Dataset records
%%
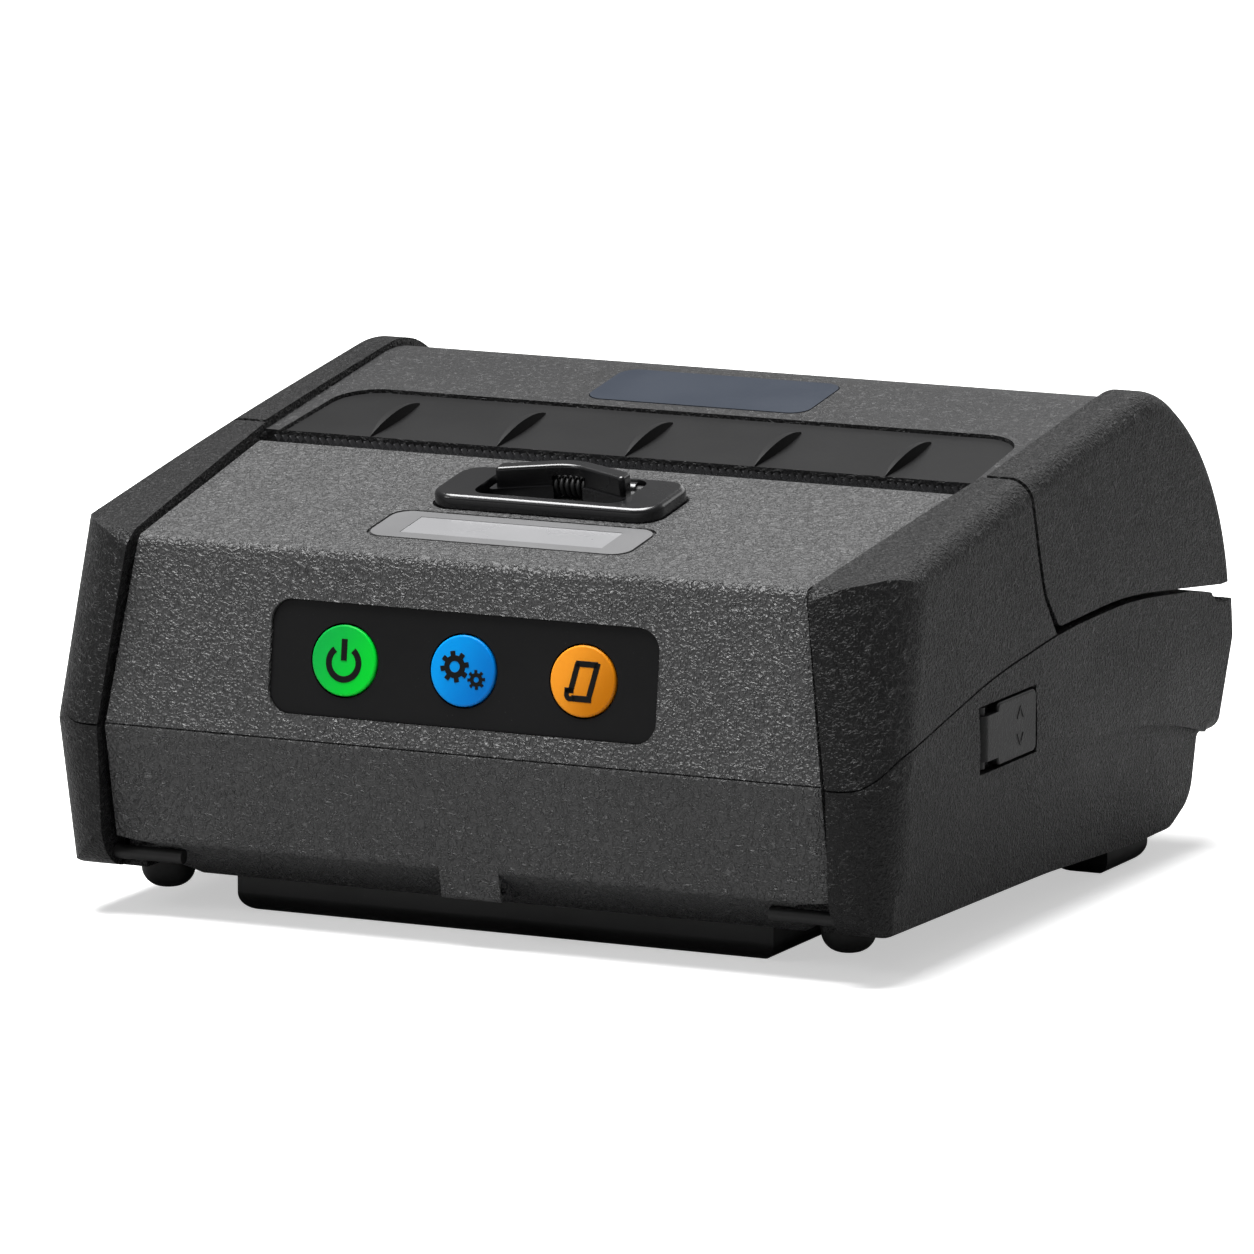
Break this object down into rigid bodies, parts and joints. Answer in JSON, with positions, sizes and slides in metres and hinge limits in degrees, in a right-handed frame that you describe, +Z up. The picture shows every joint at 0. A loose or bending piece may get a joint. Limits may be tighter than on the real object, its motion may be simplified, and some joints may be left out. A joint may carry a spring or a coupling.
{
  "type": "portable label printer",
  "caption": "Wedge-shaped battery label printer with three keys, a small display, a release latch, a tear bar and a rear-hinged media lid.",
  "frame": {"origin": "centre of the footprint, on the surface that it stands on", "axes": "+X to the printer's right as seen by its user, -Y towards its front with the keys, +Z up"},
  "size_m": [0.142, 0.136, 0.0756],
  "materials": {
    "case_plastic": "fine pebbled grain",
    "guard_rubber": "soft fine grain",
    "black_gloss": "polished",
    "black_plastic": "smooth satin",
    "key_green": "smooth satin",
    "key_blue": "smooth satin",
    "key_orange": "smooth satin",
    "film_grey": "printed film",
    "window_grey": "clear coated",
    "display_glass": "polished",
    "plate_navy": "satin",
    "steel": "brushed",
    "spring_steel": "bright",
    "aluminium": "matt",
    "platen_rubber": "ground smooth",
    "nylon_white": "moulded",
    "board_green": "solder mask",
    "brass": "bright",
    "foot_rubber": "smooth"
  },
  "bodies": {
    "case": {"base_shell": "case_plastic", "lower_guard_left": "guard_rubber", "lower_guard_right": "guard_rubber", "upper_shell": "case_plastic", "upper_guard_left": "guard_rubber", "upper_guard_right": "guard_rubber", "key_bezel": "black_plastic", "key_board": "board_green", "display_film": "film_grey", "display_window": "window_grey", "display_module": "display_glass", "latch_bezel": "black_gloss", "latch_pin": "spring_steel", "latch_spring": "spring_steel", "chassis_left": "steel", "chassis_right": "steel", "print_head": "aluminium", "head_bracket": "steel", "head_springs": "spring_steel", "stepper_motor": "steel", "idler_pin": "spring_steel", "media_cradle": "black_plastic", "media_sensor": "black_plastic", "main_board": "board_green", "battery_connector": "black_plastic", "port_board": "board_green", "data_port": "steel", "power_jack": "black_plastic", "port_cover_pin": "black_plastic", "lid_hinge_pins": "spring_steel", "strap_bars": "black_plastic", "front_feet": "foot_rubber", "rear_feet": "foot_rubber", "case_screws": "spring_steel"},
    "lid": {"lid_shell": "case_plastic", "lid_guard_left": "guard_rubber", "lid_guard_right": "guard_rubber", "exit_guide": "black_plastic", "label_plate": "plate_navy", "tear_bar": "steel", "platen_holder": "steel", "platen_bush_left": "nylon_white", "platen_bush_right": "nylon_white"},
    "platen": {"platen_shaft": "spring_steel", "platen_rubber": "platen_rubber", "platen_gear": "nylon_white"},
    "idler": {"idler_gear": "nylon_white"},
    "motor_rotor": {"motor_shaft": "spring_steel", "motor_pinion": "brass"},
    "latch": {"latch_lever": "black_gloss", "release_bar": "black_plastic"},
    "key_power": {"power_button": "key_green"},
    "key_menu": {"menu_button": "key_blue"},
    "key_feed": {"feed_button": "key_orange"},
    "guide_right": {"media_guide_right": "black_plastic"},
    "guide_left": {"media_guide_left": "black_plastic"},
    "pinion": {"guide_pinion": "nylon_white"},
    "battery": {"battery_pack": "black_plastic", "battery_contacts": "brass"},
    "port_door": {"port_cover": "guard_rubber"}
  },
  "joints": [
    {"name": "lid_hinge", "type": "hinge", "parent": "case", "child": "lid", "pos_m": [0, 0.0624, 0.0444], "axis": [-1, 0, 0], "range_deg": [0, 95]},
    {"name": "platen_spin", "type": "hinge", "parent": "lid", "child": "platen", "pos_m": [0, -0.005, 0.0565], "axis": [1, 0, 0], "continuous": true},
    {"name": "idler_spin", "type": "hinge", "parent": "case", "child": "idler", "pos_m": [-0.061, -0.00783, 0.04075], "axis": [1, 0, 0], "continuous": true},
    {"name": "motor_spin", "type": "hinge", "parent": "case", "child": "motor_rotor", "pos_m": [-0.061, -0.02077, 0.03444], "axis": [1, 0, 0], "continuous": true},
    {"name": "latch_lift", "type": "hinge", "parent": "case", "child": "latch", "pos_m": [0, -0.02859, 0.06591], "axis": [-1, 0, 0], "range_deg": [0, 18], "stiffness_Nm_per_rad": 0.04, "springref_deg": -17.19},
    {"name": "power_press", "type": "slide", "parent": "case", "child": "key_power", "axis": [0, 0.9925, -0.122], "range_m": [0, 0.0008], "stiffness_N_per_m": 1200},
    {"name": "menu_press", "type": "slide", "parent": "case", "child": "key_menu", "axis": [0, 0.9925, -0.122], "range_m": [0, 0.0008], "stiffness_N_per_m": 1200},
    {"name": "feed_press", "type": "slide", "parent": "case", "child": "key_feed", "axis": [0, 0.9925, -0.122], "range_m": [0, 0.0008], "stiffness_N_per_m": 1200},
    {"name": "guide_right_slide", "type": "slide", "parent": "case", "child": "guide_right", "axis": [-1, 0, 0], "range_m": [0, 0.028]},
    {"name": "guide_left_slide", "type": "slide", "parent": "case", "child": "guide_left", "axis": [1, 0, 0], "range_m": [0, 0.028]},
    {"name": "pinion_spin", "type": "hinge", "parent": "case", "child": "pinion", "pos_m": [0, 0.026, 0.0139], "axis": [0, 0, 1], "range_deg": [0, 268]},
    {"name": "battery_slide", "type": "slide", "parent": "case", "child": "battery", "axis": [0, 0, -1], "range_m": [0, 0.025]},
    {"name": "port_hinge", "type": "hinge", "parent": "case", "child": "port_door", "pos_m": [0.0696, -0.03065, 0.0328], "axis": [0, 0, -1], "range_deg": [0, 100]}
  ],
  "couplings": [
    {"joint": "idler_spin", "follows": "platen_spin", "ratio": -0.66667},
    {"joint": "motor_spin", "follows": "platen_spin", "ratio": 1.3333},
    {"joint": "guide_left_slide", "follows": "guide_right_slide", "ratio": 1},
    {"joint": "pinion_spin", "follows": "guide_right_slide", "rad_per_m": 166.67}
  ]
}
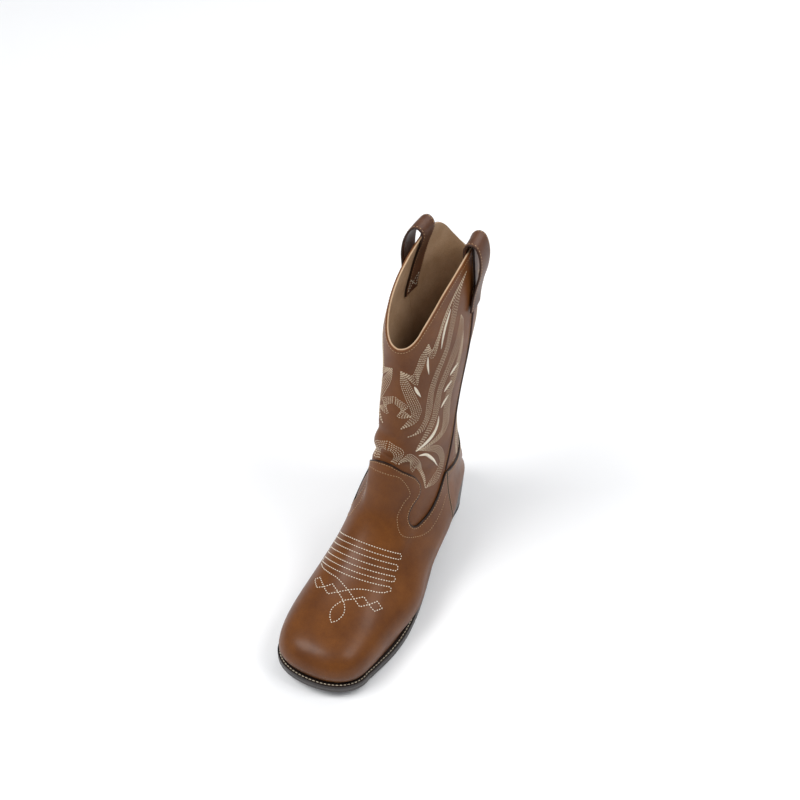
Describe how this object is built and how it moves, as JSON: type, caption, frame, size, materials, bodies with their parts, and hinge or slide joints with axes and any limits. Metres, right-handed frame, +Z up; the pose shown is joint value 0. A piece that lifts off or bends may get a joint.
%%
* [Stated exercise] Say how many lines have the string "that" in them, offering no words beyond the number.

* [The reply] 3